Sono Tornato, la recensione
Remake di un film tedesco, Sono Tornato scambia Hitler con Mussolini e trova nelle differenze dal testo originale la possibilità di fare molto meglio del suo modello
Luca Miniero e Nicola Guaglianone hanno scritto un film quasi identico a quello tedesco, in cui molte gag sono riprese e in cui la parte centrale mette il giornalista (Frank Matano) che scopre e valorizza il rinato Mussolini, credendo sia un comico in costume, assieme al Duce (Massimo Popolizio) per strada in una serie di interviste reali a persone comuni che in quel momento pensano di essere intervistate per una trasmissione o un documentario. Qui si gioca la parte più diretta del film, quella scritta a posteriori tramite il montaggio, che mostra, come annunciato, un paese largamente nostalgico e insoddisfatto della mollezza e dei cambiamenti del presente.
Questo contrasto rende il film, per quasi tutta la sua durata, imperfetto ma piacevole.
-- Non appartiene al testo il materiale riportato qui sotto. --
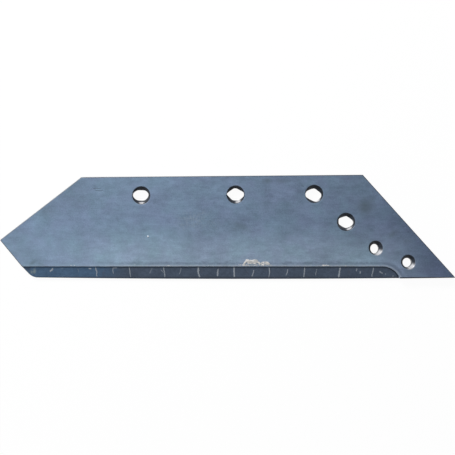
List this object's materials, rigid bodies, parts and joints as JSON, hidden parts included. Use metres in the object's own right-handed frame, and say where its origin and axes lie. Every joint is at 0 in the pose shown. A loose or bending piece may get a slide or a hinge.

Se Lui è Tornato finisce come Il Gabinetto del Dr. Caligari con Hitler/Caligari che svia ogni sospetto mentre l’unico che ha capito tutto viene internato (finale perfetto considerato il legame che quel film della Repubblica di Weimar ha con le radici del nazismo), Sono Tornato invece punta su tutt’altro. Punta sul sistema mediatico italiano (già una fissa di Guaglianone in Lo Chiamavano Jeeg Robot) e su come riesca a rappresentare l’animo del paese meglio di ogni altra cosa. In questo senso è geniale il titolo e il format del reality fittizio che si vede nella chiusa, una beffa dall’ironia così sottile e raffinata che quasi stona con la grana grossa e ben più diretta del resto del film e che spinge le buone idee viste fino a quel punto un passo più avanti, nel territorio in cui un pensiero viene abbinato a delle immagini che non nascono solo per veicolarlo ma per renderlo più complesso, ampio e capace di lavorare dentro la testa dello spettatore.